- _Short exercise_: Report the total number of lines that include the string "Vector", without any other text.

- _Information shown_:
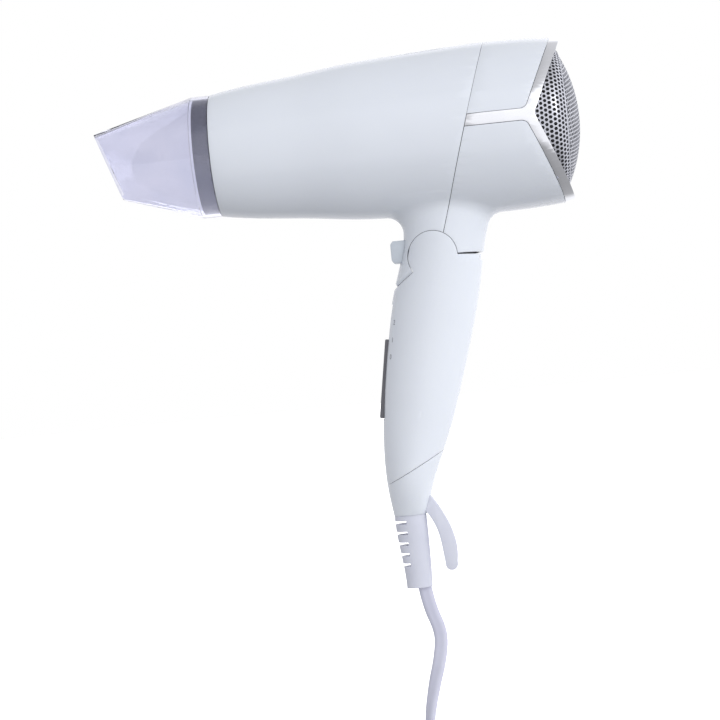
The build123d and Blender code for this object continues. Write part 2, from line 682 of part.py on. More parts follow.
def plug_body():
    """Two-pin mains plug hanging below the coil."""
    x, z = spot(*TAIL_ROUTE[-1])
    half = PLUG_HEIGHT / 2
    body = Pos(x, 0, z - half) * Box(PLUG_ACROSS, PLUG_THICK, PLUG_HEIGHT)
    body = fillet(body.edges().filter_by(Axis.Y), 8.0)
    rims = body.edges().group_by(Axis.Y)
    return fillet(rims[0] + rims[-1], 4.0)


def plug_pins():
    """Round mains pins, their roots held in the plug."""
    x, z = spot(*TAIL_ROUTE[-1])
    pins = Part()
    for side in (-0.5, 0.5):
        pin = Cylinder(PLUG_PIN_RADIUS, PLUG_PIN_LENGTH)
        pin = fillet(pin.edges().group_by(Axis.Z)[0], 1.6)
        pins += Pos(x + side * PLUG_PIN_SPACING, 0, z - PLUG_HEIGHT - PLUG_PIN_LENGTH / 2) * pin
    return pins


def button_opening():
    """Hole in the neck's front wall for the cool-air button."""
    top, low = BUTTON_TOP + 0.1, BUTTON_BOTTOM - 0.1
    return slab([(78, top), (92, top), (92, low), (78, low)], BUTTON_HALF + 0.3)


def head_wires():
    """Wires from the hinge up to the motor board."""
    route = [(106, -60.5), (106, -46), (99.5, -39.5), (94.0, -33), (94.0, -9.5)]
    return wire(route, 1.2, 3.0, 2.2)


def handle_wires():
    """Wires from the switch up to the hinge."""
    return wire([(91.5, -118), (101, -98), (112, -86.5), (111.5, -73), (106, -62.5)], 1.2, 4.0, 2.2)


def mains_leads():
    """Wires from the cord clamp up to the switch."""
    return wire([(CLAMP_BACK, CLAMP_UP + 2.6), (84.5, -160), (87.0, -145), (87.0, -135.5)], 1.2, 5.0, 1.3)


def build():
    """Every node of the hair dryer by name."""
    front_housing, rear_upper_housing, rear_lower_housing = casing()
    handle_left, handle_right = handle_shells()
    return {
        "front_housing": front_housing - button_opening(),
        "rear_upper_housing": rear_upper_housing,
        "rear_lower_housing": rear_lower_housing,
        "trim_frame": trim(),
        "inlet_grille": inlet_grille(),
        "outlet_spigot": outlet_spigot(),
        "outlet_grille": outlet_grille(),
        "heat_shield": heat_shield(),
        "heater_boards": heater_boards(),
        "heating_coils": heating_coils(),
        "thermal_cutout": thermal_cutout(),
        "thermal_fuse": thermal_fuse(),
        "motor_duct": motor_duct(),
        "fan_motor": fan_motor(),
        "rectifier_board": rectifier_board(),
        "motor_shaft": motor_shaft(),
        "fan_impeller": fan_impeller(),
        "hinge_knuckle": hinge_knuckle(),
        "head_wires": head_wires(),
        "cool_button": cool_button(),
        "cool_spring": cool_spring(),
        "cool_switch": cool_switch(),
        "nozzle_collar": nozzle_collar(),
        "nozzle": nozzle(),
        "handle_left": handle_left,
        "handle_right": handle_right,
        "handle_screws": handle_screws(),
        "end_cap": end_cap(),
        "hinge_pins": hinge_pins(),
        "hinge_washers": hinge_washers(),
        "switch_bezel": switch_bezel(),
        "power_slider": power_slider(),
        "switch_body": switch_body(),
        "switch_contacts": switch_contacts(),
        "handle_wires": handle_wires(),
        "mains_leads": mains_leads(),
        "cord_clamp": cord_clamp(),
        "clamp_screws": clamp_screws(),
        "cord_guard": cord_guard(),
        "hanging_hook": hanging_hook(),
        "power_cord": cord_tube(CORD_ROUTE, "power_cord"),
        "cord_coil": cord_coil(),
        "coil_tie": coil_tie(),
        "cord_tail": cord_tail(),
        "plug_body": plug_body(),
        "plug_pins": plug_pins(),
    }


if __name__ == "__main__":
    for node, shape in build().items():
        export_step(shape, f"parts/{node}.step")
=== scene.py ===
import json
import math

import bpy
from mathutils import Matrix, Vector


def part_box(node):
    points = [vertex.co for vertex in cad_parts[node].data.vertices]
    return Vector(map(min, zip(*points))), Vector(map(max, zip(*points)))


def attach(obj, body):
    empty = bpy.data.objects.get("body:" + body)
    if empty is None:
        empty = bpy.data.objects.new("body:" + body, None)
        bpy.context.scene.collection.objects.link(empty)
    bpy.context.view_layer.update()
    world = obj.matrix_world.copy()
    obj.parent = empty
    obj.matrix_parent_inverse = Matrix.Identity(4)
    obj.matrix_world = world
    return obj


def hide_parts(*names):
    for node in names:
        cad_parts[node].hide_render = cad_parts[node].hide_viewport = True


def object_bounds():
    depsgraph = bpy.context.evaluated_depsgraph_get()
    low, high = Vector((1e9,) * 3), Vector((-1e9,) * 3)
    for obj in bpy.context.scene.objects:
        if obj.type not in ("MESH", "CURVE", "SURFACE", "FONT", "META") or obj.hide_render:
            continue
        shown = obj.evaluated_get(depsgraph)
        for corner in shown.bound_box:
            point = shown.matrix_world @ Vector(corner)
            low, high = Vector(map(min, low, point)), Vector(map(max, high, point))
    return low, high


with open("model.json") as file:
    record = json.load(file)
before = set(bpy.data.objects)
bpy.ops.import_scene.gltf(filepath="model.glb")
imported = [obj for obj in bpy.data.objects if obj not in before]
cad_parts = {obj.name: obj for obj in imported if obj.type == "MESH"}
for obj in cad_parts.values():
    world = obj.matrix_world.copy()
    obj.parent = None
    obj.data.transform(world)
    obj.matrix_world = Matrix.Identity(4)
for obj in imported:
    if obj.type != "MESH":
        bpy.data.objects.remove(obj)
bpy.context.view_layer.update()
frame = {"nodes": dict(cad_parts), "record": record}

MM = 0.001
SEAM_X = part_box("front_housing")[0].x
AXIS_Z = (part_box("nozzle_collar")[0].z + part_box("nozzle_collar")[1].z) / 2


def place(back, up, across=0.0):
    """A point measured in millimetres from the front seam on the barrel axis."""
    return Vector((SEAM_X + back * MM, across * MM, AXIS_Z + up * MM))


# ---------------------------------------------------------------- camera

LOOK_AT = place(61.4, -108.8)
CAMERA_DISTANCE = 0.935
CAMERA_TURN = math.radians(3.2)
CAMERA_ROLL = math.radians(5.6)
FIELD_OF_VIEW = math.radians(21.8)
SENSOR_WIDTH = 36.0


def add_camera():
    """Camera level with the grip, rolled so that the barrel tips up towards the inlet."""
    data = bpy.data.cameras.new("camera")
    camera = bpy.data.objects.new("camera", data)
    bpy.context.scene.collection.objects.link(camera)
    toward = Vector((math.sin(CAMERA_TURN), -math.cos(CAMERA_TURN), 0.0))
    side = toward.cross(Vector((0, 0, -1))).normalized()
    upright = Vector((0, 0, 1))
    right = side * math.cos(CAMERA_ROLL) - upright * math.sin(CAMERA_ROLL)
    upward = side * math.sin(CAMERA_ROLL) + upright * math.cos(CAMERA_ROLL)
    turned = Matrix((right, upward, toward)).transposed()
    camera.matrix_world = Matrix.Translation(LOOK_AT + toward * CAMERA_DISTANCE) @ turned.to_4x4()
    data.sensor_width = SENSOR_WIDTH
    data.lens = data.sensor_width / 2 / math.tan(FIELD_OF_VIEW / 2)
    data.clip_start, data.clip_end = 0.05, 30.0
    bpy.context.scene.camera = camera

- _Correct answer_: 9